During the season, Tesselaar broke his nose in four occasion that he might wear a protective mask for the rest of his career. In a match against Hearts on 8 March 2014, Tesselaar made national headlines in the Netherlands when he made fabulous way through the legs of Jordan McGhee and then he gave the ball which was scored by Michael Gardyne, in a 4–2 victory. At the end of the 2013–14 season, Tesselaar was offered a new contract by the club. While negotiating a new contract, Tesselaar faced uncertainty over his future: "I'm open to everything. A new club is a nice adventure." However, Tesselaar left Kilmarnock in late June.

===Return to St Mirren===
Tesselaar re-joined St Mirren on a one-year deal, after leaving Kilmarnock at the end of season 2013–14. The Dutchman previously played for the Saints during season 2011–12 in the Scottish Premier League, making 33 league appearances.

Tesselaar's second spell at St Mirren came in the opening game of the season, playing as a left-back, in a 1–0 loss against Motherwell. Tesselaar made his 50th appearance, in a 2–1 loss against Celtic before coming off by half time, due to an injury.
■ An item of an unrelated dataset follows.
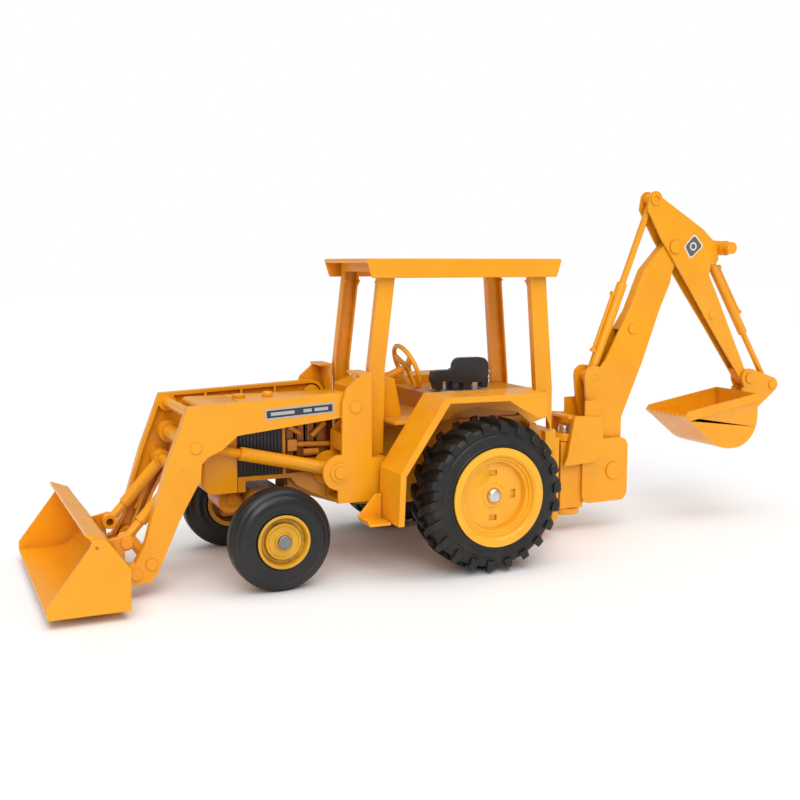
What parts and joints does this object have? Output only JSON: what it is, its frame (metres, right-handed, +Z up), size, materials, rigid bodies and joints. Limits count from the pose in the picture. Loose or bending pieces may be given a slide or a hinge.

Tesselaar then suffered a knee injury that kept him out before scoring and assisting on his return, in a 2–2 draw against Ross County on 25 October 2014. However, Tesselaar came under pressure from St Mirren supporters after an interview with Voetbal International, claiming about negativity of the town of Paisley. Tesselaar later denied those statement he made in the Voetbal International. Nevertheless, Tesselaar continued to be in the first team regular throughout the season.

On 29 May 2015, Tesselaar left Saints for a second time in his career, making a total of 36 appearances and scoring once.

===Later career===
Tesselaar signed a one-year deal with Eredivisie side, De Graafschap on 14 August 2015 after a successful trial period.

He has played for Hapoel Ramat Gan and Hapoel Katamon in Israel.

==Personal life==
Tesselaar is an avid photographer and considered taking photos his second hobby after buying his first camera when he was sixteen. He often bikes or walks to take pictures and took pictures in black and white when he attended photography school.